## WHAT TO DO
Repeat exactly the lines from the one containing "for head, arm_angle, turn" through the one containing "obj.matrix_world = world", both lines included, please, without any other lines.

## DATASET SECTION
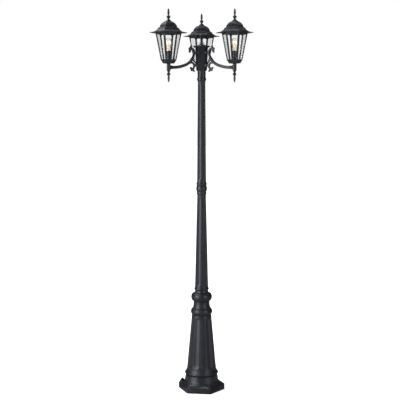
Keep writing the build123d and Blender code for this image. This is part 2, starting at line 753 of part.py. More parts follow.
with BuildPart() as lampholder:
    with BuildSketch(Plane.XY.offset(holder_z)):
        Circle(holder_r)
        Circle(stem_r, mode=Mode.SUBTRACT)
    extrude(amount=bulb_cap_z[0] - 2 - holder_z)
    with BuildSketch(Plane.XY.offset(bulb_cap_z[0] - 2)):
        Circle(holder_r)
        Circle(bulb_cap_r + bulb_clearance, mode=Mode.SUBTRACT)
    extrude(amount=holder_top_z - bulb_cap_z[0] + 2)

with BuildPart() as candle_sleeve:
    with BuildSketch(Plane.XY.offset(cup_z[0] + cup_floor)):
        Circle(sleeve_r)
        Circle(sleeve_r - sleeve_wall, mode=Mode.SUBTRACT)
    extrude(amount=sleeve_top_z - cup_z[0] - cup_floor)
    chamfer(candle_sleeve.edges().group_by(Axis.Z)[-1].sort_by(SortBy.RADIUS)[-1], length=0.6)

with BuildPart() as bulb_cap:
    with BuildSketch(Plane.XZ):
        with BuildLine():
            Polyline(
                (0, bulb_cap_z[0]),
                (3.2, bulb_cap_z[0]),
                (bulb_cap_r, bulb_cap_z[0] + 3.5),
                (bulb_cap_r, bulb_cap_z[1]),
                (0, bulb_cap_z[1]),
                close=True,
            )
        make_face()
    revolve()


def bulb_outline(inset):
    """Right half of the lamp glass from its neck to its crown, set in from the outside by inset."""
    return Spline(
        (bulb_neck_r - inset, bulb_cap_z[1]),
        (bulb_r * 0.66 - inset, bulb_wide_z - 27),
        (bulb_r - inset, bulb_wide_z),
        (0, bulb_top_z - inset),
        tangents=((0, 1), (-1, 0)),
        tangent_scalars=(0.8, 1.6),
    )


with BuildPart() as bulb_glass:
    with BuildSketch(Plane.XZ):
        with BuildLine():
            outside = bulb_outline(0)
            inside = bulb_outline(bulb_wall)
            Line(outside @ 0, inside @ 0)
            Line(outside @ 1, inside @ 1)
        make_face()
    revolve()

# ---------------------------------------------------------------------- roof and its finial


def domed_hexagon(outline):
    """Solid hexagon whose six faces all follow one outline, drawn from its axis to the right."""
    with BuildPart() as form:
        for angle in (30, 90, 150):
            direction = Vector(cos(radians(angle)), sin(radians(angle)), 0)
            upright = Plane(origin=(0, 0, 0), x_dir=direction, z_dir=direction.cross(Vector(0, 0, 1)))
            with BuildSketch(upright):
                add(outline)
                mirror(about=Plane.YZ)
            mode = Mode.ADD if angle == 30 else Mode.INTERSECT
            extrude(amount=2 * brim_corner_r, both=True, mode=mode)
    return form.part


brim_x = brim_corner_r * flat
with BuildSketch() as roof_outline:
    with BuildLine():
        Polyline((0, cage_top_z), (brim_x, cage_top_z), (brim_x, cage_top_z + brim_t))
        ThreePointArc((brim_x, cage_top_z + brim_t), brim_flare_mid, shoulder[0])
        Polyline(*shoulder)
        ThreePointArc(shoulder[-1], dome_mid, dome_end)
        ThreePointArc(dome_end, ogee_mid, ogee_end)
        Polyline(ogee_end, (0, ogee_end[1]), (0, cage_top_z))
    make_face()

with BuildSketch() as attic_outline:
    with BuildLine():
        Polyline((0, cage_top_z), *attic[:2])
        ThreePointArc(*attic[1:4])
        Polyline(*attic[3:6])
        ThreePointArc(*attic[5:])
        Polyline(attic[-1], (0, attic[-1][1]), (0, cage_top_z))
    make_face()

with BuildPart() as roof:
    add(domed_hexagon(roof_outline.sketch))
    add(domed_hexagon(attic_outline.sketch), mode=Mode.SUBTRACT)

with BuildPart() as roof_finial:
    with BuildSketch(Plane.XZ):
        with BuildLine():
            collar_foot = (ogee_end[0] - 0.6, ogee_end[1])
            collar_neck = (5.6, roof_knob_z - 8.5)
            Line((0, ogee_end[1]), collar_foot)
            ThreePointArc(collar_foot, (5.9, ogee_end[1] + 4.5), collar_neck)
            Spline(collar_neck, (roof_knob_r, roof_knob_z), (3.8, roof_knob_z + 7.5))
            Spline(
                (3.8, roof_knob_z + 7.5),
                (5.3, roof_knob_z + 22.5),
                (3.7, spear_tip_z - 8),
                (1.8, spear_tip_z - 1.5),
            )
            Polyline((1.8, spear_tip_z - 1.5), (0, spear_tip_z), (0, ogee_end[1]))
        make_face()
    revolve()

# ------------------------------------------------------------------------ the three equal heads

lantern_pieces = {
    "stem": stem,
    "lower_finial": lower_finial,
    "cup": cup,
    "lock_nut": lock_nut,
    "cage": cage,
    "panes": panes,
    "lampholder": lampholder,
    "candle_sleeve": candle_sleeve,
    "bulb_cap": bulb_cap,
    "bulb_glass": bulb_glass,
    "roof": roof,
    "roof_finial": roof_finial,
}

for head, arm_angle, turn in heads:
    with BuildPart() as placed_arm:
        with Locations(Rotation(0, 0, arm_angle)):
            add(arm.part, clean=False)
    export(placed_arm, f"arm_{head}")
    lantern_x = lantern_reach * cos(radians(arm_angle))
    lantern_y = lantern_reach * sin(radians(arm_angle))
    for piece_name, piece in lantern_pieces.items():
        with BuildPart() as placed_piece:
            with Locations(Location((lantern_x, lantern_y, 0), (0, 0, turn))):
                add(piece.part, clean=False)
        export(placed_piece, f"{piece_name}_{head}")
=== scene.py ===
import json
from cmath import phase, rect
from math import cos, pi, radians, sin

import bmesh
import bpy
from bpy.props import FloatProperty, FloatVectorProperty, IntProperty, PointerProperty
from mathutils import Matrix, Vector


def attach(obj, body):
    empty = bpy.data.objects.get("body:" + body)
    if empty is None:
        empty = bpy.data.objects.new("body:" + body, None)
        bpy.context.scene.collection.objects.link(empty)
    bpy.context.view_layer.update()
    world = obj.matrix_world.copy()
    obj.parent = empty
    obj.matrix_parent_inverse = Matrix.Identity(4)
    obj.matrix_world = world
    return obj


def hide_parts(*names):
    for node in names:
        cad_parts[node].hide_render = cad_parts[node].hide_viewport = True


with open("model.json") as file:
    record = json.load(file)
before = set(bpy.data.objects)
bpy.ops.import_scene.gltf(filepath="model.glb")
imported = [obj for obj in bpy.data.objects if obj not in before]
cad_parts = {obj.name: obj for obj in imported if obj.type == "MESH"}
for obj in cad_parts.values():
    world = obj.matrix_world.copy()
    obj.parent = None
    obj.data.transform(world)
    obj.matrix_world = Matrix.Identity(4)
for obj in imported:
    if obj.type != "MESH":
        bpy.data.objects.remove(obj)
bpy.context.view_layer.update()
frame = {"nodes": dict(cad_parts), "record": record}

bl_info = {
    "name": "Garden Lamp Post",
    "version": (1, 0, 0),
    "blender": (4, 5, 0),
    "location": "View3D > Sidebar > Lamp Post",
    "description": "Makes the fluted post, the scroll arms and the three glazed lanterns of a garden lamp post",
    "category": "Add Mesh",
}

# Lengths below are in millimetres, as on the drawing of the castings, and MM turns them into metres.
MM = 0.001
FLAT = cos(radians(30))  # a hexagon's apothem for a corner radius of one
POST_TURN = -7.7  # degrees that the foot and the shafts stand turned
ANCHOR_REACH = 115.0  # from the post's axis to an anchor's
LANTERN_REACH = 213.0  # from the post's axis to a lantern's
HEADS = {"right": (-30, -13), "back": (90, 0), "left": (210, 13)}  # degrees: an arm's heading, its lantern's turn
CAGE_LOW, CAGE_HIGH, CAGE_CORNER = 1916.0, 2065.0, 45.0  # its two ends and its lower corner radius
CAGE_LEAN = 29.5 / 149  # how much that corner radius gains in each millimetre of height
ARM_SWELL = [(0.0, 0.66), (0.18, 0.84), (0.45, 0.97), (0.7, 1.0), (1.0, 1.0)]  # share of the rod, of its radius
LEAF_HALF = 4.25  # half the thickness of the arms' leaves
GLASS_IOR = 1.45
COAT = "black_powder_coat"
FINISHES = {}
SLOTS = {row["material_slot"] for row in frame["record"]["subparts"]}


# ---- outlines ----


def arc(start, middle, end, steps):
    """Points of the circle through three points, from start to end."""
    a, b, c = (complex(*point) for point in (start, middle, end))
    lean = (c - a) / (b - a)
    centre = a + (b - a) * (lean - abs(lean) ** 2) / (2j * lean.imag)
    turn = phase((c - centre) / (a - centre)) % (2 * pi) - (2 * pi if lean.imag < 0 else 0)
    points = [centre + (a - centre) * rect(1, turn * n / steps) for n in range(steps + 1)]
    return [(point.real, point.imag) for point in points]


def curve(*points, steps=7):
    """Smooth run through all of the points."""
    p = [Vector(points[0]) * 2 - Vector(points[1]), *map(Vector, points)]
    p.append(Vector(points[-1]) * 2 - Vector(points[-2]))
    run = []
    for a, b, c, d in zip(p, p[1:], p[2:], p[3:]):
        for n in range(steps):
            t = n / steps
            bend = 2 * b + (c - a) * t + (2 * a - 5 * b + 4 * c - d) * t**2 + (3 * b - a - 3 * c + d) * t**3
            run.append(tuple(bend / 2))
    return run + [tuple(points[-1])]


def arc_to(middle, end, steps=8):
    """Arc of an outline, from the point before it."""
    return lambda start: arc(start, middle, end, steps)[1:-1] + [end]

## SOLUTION
for head, arm_angle, turn in heads:
    with BuildPart() as placed_arm:
        with Locations(Rotation(0, 0, arm_angle)):
            add(arm.part, clean=False)
    export(placed_arm, f"arm_{head}")
    lantern_x = lantern_reach * cos(radians(arm_angle))
    lantern_y = lantern_reach * sin(radians(arm_angle))
    for piece_name, piece in lantern_pieces.items():
        with BuildPart() as placed_piece:
            with Locations(Location((lantern_x, lantern_y, 0), (0, 0, turn))):
                add(piece.part, clean=False)
        export(placed_piece, f"{piece_name}_{head}")
=== scene.py ===
import json
from cmath import phase, rect
from math import cos, pi, radians, sin

import bmesh
import bpy
from bpy.props import FloatProperty, FloatVectorProperty, IntProperty, PointerProperty
from mathutils import Matrix, Vector


def attach(obj, body):
    empty = bpy.data.objects.get("body:" + body)
    if empty is None:
        empty = bpy.data.objects.new("body:" + body, None)
        bpy.context.scene.collection.objects.link(empty)
    bpy.context.view_layer.update()
    world = obj.matrix_world.copy()
    obj.parent = empty
    obj.matrix_parent_inverse = Matrix.Identity(4)
    obj.matrix_world = world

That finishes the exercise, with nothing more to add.